The first thing to consider is whether you have enough work to go around in the office. And not just any work, but the kind of work you would assign a junior associate such as research, drafting and document review. If you have the work now, or are projecting more in the future, then consider extending an offer to a summer associate to meet those additional needs.

2. Seniority

Think about the mix of attorneys in your office -- are they all senior associates? You definitely want to mix in some attorneys that bill at a lower rate than senior attorneys. No client wants to pay a senior attorneys' rates for junior associate work.

3. Firm Growth

Do you plan on expanding your firm by taking on new clients or practice areas? If so, you'll need additional staff. Not only that, but hiring a junior associate who you can delegate work to will free up your time so that you can network and get more clients for the firm.

4. Firm Culture

One way to have a strong firm culture is to start early on in your staff's careers. That is, if you hire a junior associate you can train them and mold them, whereas if you hire a senior attorney that is used to a different type of firm culture, it may be harder to have a sense of a cohesive firm culture.

5. Performance

After you've determined whether you even need to hire anyone, then you'll need to decide whom to hire.
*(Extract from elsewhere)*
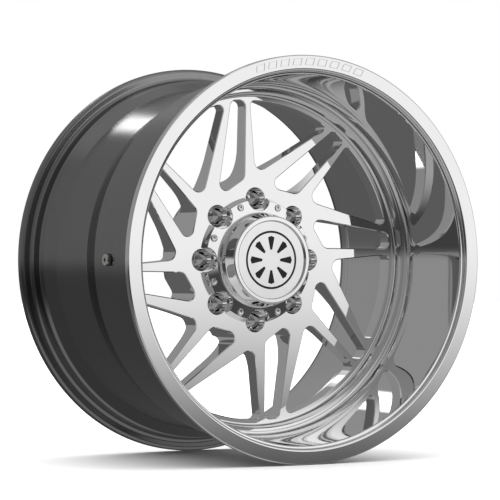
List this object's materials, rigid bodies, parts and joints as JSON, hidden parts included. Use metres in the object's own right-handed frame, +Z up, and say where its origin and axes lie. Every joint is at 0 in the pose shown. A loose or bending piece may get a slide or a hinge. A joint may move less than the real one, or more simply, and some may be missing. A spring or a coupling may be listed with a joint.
{
  "type": "racing wheel rim",
  "caption": "Deep-dish forged alloy racing wheel rim with swept spokes, a lug circle, a screwed-on centre cap and a metal tyre valve.",
  "frame": {"origin": "on the wheel's axis, midway between the outer faces of the two flanges", "axes": "+Y along the axis towards the hub side, so the spoke face looks along -Y; +Z up; the valve is on the -X side"},
  "size_m": [0.5477, 0.331, 0.5478],
  "materials": {
    "barrel_alloy": "mirror polished dish and lip, satin inside",
    "polished_alloy": "mirror polished face, milled window walls",
    "weld": "rippled weld, unpolished",
    "cap_chrome": "bright polished",
    "cap_plate": "fine spun",
    "emblem_enamel": "gloss dark enamel",
    "seal_rubber": "matte black rubber",
    "screw_steel": "bright zinc plated",
    "valve_nickel": "nickel plated",
    "core_brass": "turned brass",
    "spring_steel": "drawn wire",
    "valve_cap_alloy": "anodised, knurled"
  },
  "bodies": {
    "wheel": {"rim_barrel": "barrel_alloy", "wheel_centre": "polished_alloy", "weld_bead": "weld", "cap_ring": "cap_chrome", "cap_cup": "cap_chrome", "cap_face_plate": "cap_plate", "cap_emblem": "emblem_enamel", "cap_ring_seal": "seal_rubber", "cap_cup_seal": "seal_rubber", "cap_screws": "screw_steel", "valve_stem": "valve_nickel", "valve_grommet": "seal_rubber", "valve_washer": "valve_nickel", "valve_nut": "valve_nickel", "valve_core_body": "core_brass", "valve_core_seal": "seal_rubber", "valve_core_spring": "spring_steel"},
    "core_pin": {"valve_core_pin": "core_brass", "valve_pin_seal": "seal_rubber"},
    "cap_slide": {"valve_cap_seal": "seal_rubber"},
    "cap_turn": {"valve_cap": "valve_cap_alloy"}
  },
  "joints": [
    {"name": "core_pin_press", "type": "slide", "parent": "wheel", "child": "core_pin", "axis": [-1, 0, 0], "range_m": [0, 0.001], "stiffness_N_per_m": 1500, "springref_m": -0.002, "deforming": ["valve_core_spring"]},
    {"name": "valve_cap_slide", "type": "slide", "parent": "wheel", "child": "cap_slide", "axis": [1, 0, 0], "range_m": [0, 0.00794]},
    {"name": "valve_cap_turn", "type": "hinge", "parent": "cap_slide", "child": "cap_turn", "pos_m": [-0.21, -0.0655, 0], "axis": [1, 0, 0], "range_deg": [0, 3600]}
  ],
  "couplings": [
    {"joint": "valve_cap_turn", "follows": "valve_cap_slide", "rad_per_m": 7913.3}
  ]
}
Look at the performance of all your summer associates and give them performance reviews. Not only is their performance important, but how receptive they are to feedback and constructive criticism is also very telling. Ultimately, you'll need to find someone who does good work, and that you won't mind seeing 60+ hours/week.

Hopefully you've already put some thought into whether you will extend offers to any of your summer associates. If you haven't, then the time to start thinking about it is now.